## begin Provided data

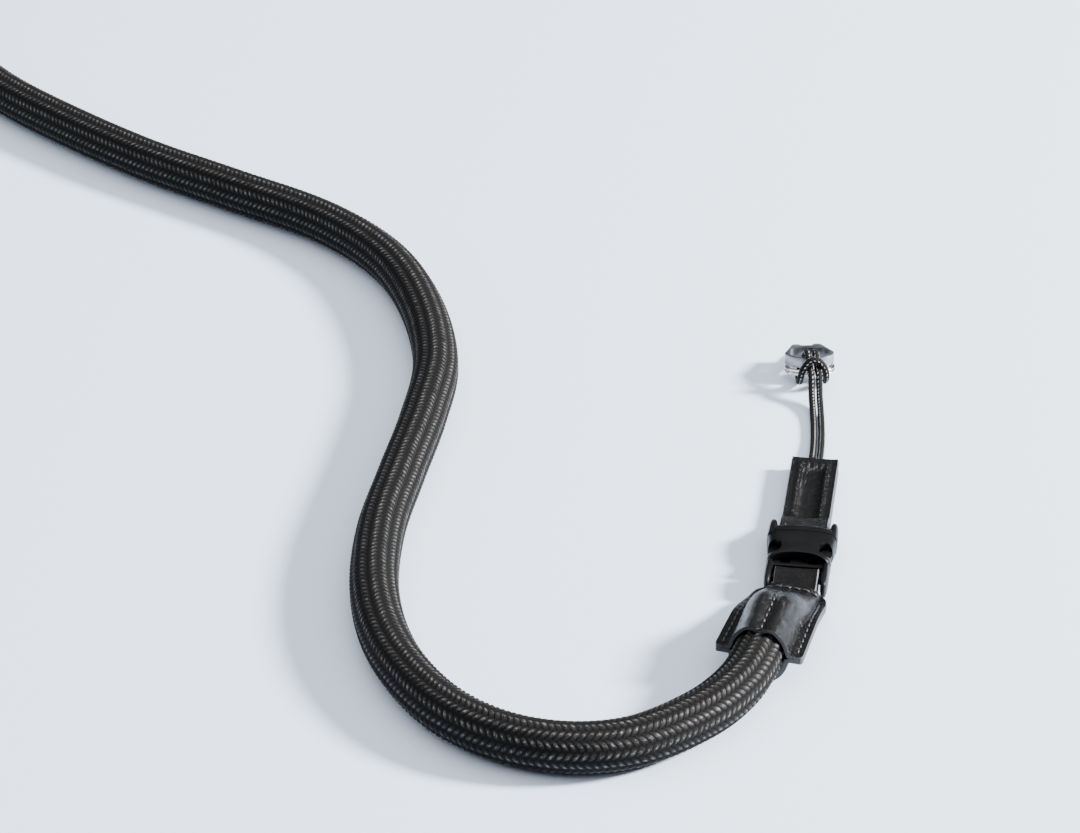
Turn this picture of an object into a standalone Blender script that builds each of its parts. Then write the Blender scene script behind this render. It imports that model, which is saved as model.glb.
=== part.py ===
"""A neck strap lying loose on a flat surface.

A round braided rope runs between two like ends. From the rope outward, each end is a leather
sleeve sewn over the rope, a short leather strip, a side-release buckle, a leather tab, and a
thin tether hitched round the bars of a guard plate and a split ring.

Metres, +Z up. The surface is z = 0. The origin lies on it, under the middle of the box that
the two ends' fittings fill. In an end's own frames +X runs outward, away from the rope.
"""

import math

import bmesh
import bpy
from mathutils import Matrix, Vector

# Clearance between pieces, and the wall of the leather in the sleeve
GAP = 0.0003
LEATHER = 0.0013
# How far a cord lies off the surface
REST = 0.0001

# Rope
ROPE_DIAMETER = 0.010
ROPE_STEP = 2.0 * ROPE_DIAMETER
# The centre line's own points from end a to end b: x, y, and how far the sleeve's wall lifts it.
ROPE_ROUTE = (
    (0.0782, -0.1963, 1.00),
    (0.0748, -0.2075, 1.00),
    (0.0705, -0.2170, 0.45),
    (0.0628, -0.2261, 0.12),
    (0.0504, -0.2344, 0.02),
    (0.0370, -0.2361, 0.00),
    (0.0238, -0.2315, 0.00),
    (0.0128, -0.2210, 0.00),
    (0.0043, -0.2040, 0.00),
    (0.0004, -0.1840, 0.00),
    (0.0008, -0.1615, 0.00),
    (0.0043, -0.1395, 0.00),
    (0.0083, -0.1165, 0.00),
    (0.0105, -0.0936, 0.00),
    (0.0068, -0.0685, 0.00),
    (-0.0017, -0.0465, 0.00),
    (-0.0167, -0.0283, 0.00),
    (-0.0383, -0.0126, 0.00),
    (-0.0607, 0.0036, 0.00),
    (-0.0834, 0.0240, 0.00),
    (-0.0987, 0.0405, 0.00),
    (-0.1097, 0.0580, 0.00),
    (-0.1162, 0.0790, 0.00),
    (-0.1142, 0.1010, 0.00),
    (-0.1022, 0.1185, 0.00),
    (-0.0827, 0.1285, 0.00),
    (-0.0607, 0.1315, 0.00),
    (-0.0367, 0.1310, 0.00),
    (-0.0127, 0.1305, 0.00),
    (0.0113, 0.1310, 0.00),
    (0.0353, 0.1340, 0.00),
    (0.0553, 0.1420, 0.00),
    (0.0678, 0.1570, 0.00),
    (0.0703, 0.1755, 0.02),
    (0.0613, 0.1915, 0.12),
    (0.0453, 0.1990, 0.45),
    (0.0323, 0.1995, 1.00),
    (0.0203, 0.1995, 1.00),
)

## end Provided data

__Aim of the exercise__. Copy out each line exactly.

__Response for this exercise__.
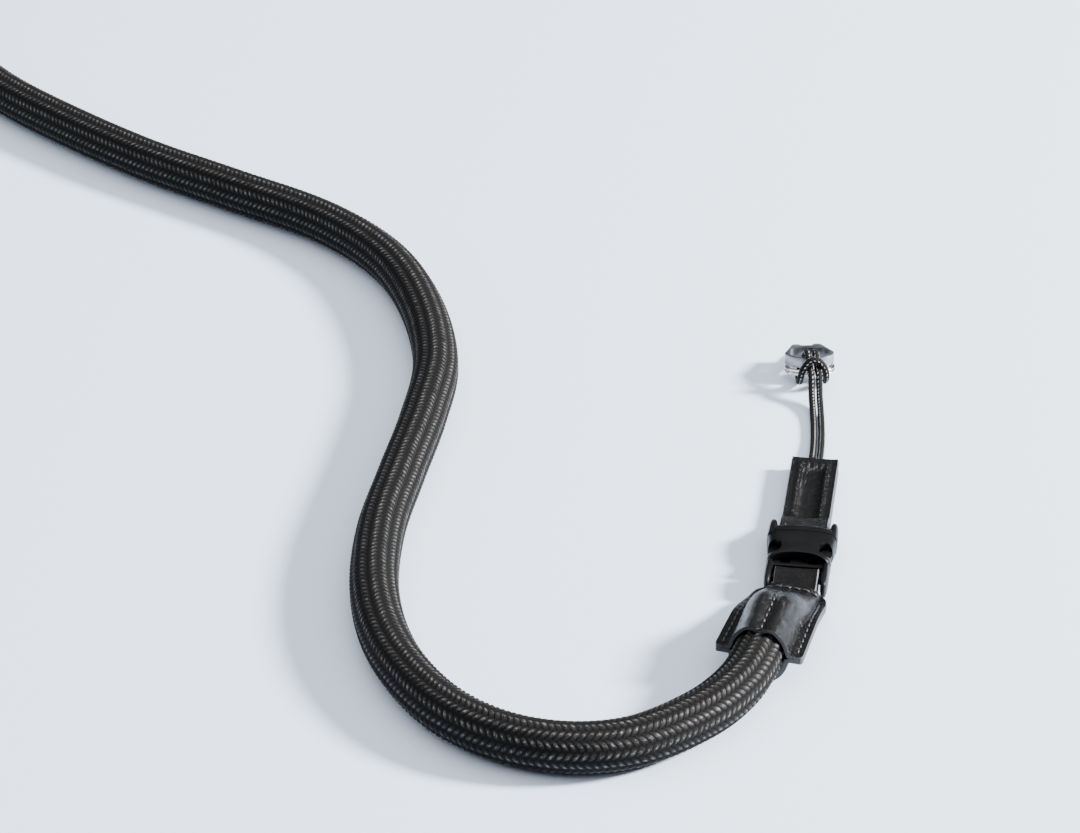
Turn this picture of an object into a standalone Blender script that builds each of its parts. Then write the Blender scene script behind this render. It imports that model, which is saved as model.glb.
=== part.py ===
"""A neck strap lying loose on a flat surface.

A round braided rope runs between two like ends. From the rope outward, each end is a leather
sleeve sewn over the rope, a short leather strip, a side-release buckle, a leather tab, and a
thin tether hitched round the bars of a guard plate and a split ring.

Metres, +Z up. The surface is z = 0. The origin lies on it, under the middle of the box that
the two ends' fittings fill. In an end's own frames +X runs outward, away from the rope.
"""

import math

import bmesh
import bpy
from mathutils import Matrix, Vector

# Clearance between pieces, and the wall of the leather in the sleeve
GAP = 0.0003
LEATHER = 0.0013
# How far a cord lies off the surface
REST = 0.0001

# Rope
ROPE_DIAMETER = 0.010
ROPE_STEP = 2.0 * ROPE_DIAMETER
# The centre line's own points from end a to end b: x, y, and how far the sleeve's wall lifts it.
ROPE_ROUTE = (
    (0.0782, -0.1963, 1.00),
    (0.0748, -0.2075, 1.00),
    (0.0705, -0.2170, 0.45),
    (0.0628, -0.2261, 0.12),
    (0.0504, -0.2344, 0.02),
    (0.0370, -0.2361, 0.00),
    (0.0238, -0.2315, 0.00),
    (0.0128, -0.2210, 0.00),
    (0.0043, -0.2040, 0.00),
    (0.0004, -0.1840, 0.00),
    (0.0008, -0.1615, 0.00),
    (0.0043, -0.1395, 0.00),
    (0.0083, -0.1165, 0.00),
    (0.0105, -0.0936, 0.00),
    (0.0068, -0.0685, 0.00),
    (-0.0017, -0.0465, 0.00),
    (-0.0167, -0.0283, 0.00),
    (-0.0383, -0.0126, 0.00),
    (-0.0607, 0.0036, 0.00),
    (-0.0834, 0.0240, 0.00),
    (-0.0987, 0.0405, 0.00),
    (-0.1097, 0.0580, 0.00),
    (-0.1162, 0.0790, 0.00),
    (-0.1142, 0.1010, 0.00),
    (-0.1022, 0.1185, 0.00),
    (-0.0827, 0.1285, 0.00),
    (-0.0607, 0.1315, 0.00),
    (-0.0367, 0.1310, 0.00),
    (-0.0127, 0.1305, 0.00),
    (0.0113, 0.1310, 0.00),
    (0.0353, 0.1340, 0.00),
    (0.0553, 0.1420, 0.00),
    (0.0678, 0.1570, 0.00),
    (0.0703, 0.1755, 0.02),
    (0.0613, 0.1915, 0.12),
    (0.0453, 0.1990, 0.45),
    (0.0323, 0.1995, 1.00),
    (0.0203, 0.1995, 1.00),
)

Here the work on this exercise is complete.